#### Work required:
Copy out all lines in the data below containing the string "bodies".
(begin)
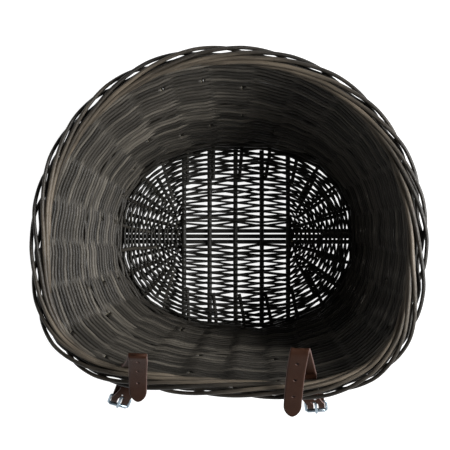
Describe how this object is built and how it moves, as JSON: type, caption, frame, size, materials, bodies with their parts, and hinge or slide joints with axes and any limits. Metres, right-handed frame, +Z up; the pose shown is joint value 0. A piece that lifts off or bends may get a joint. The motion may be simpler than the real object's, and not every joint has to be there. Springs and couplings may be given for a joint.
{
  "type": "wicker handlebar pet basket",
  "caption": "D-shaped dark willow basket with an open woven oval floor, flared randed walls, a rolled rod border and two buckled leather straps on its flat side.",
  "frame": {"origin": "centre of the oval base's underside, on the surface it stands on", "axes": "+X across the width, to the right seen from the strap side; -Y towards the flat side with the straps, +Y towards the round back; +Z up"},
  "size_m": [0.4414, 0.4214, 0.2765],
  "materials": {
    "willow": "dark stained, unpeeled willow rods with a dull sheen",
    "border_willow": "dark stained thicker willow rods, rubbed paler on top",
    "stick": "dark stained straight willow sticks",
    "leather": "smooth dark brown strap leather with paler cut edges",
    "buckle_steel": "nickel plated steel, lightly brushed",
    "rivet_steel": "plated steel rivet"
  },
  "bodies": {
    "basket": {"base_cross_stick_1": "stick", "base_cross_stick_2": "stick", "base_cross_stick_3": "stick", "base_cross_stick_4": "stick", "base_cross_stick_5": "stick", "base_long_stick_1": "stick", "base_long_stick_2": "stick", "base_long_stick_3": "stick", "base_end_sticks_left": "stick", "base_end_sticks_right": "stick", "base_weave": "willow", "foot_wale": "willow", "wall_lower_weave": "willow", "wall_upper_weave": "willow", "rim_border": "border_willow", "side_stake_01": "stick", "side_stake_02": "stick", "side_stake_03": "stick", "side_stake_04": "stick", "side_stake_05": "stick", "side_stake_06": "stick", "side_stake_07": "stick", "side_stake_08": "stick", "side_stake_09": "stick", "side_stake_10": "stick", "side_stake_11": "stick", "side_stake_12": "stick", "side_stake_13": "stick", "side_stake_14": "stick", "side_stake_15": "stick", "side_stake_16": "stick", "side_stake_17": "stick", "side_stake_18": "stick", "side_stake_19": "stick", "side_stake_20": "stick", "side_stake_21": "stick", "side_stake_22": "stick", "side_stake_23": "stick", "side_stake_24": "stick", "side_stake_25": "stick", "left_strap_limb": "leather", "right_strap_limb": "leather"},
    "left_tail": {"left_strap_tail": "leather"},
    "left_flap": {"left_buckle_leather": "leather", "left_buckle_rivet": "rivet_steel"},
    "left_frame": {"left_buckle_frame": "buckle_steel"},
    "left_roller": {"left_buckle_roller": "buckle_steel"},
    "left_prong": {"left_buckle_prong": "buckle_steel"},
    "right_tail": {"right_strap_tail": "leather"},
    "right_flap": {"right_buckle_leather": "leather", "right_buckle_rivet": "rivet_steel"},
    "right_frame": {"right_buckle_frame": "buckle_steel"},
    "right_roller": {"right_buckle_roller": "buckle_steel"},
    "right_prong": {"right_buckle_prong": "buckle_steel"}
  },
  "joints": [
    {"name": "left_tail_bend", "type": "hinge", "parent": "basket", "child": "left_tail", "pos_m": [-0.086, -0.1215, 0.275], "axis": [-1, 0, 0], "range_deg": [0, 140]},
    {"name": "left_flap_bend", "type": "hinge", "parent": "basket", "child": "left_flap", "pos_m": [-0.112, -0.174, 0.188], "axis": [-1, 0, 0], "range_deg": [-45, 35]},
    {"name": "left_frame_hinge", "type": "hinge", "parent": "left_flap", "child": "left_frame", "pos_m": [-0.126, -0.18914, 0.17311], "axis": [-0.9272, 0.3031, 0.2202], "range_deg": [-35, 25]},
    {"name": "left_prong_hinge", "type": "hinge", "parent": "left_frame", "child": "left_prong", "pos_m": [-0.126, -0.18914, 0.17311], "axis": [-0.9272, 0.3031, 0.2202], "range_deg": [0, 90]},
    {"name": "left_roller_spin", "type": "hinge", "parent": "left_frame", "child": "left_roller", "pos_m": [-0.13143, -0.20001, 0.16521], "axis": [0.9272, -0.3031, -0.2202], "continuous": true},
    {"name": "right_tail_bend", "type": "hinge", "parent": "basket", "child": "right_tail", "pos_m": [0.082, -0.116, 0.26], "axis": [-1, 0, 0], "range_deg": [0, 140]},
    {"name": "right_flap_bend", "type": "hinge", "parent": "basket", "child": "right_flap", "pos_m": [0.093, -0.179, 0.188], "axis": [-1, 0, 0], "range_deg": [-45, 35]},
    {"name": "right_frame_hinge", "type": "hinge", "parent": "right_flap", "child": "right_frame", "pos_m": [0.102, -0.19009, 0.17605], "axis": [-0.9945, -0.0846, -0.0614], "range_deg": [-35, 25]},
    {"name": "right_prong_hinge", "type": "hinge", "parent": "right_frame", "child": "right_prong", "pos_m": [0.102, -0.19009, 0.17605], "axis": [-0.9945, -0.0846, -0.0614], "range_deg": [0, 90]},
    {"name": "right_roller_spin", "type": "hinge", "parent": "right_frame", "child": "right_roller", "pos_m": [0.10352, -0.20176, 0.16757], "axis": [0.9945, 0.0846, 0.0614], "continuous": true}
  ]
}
(end)
#### Task output:
Describe how this object is built and how it moves, as JSON: type, caption, frame, size, materials, bodies with their parts, and hinge or slide joints with axes and any limits. Metres, right-handed frame, +Z up; the pose shown is joint value 0. A piece that lifts off or bends may get a joint. The motion may be simpler than the real object's, and not every joint has to be there. Springs and couplings may be given for a joint.
  "bodies": {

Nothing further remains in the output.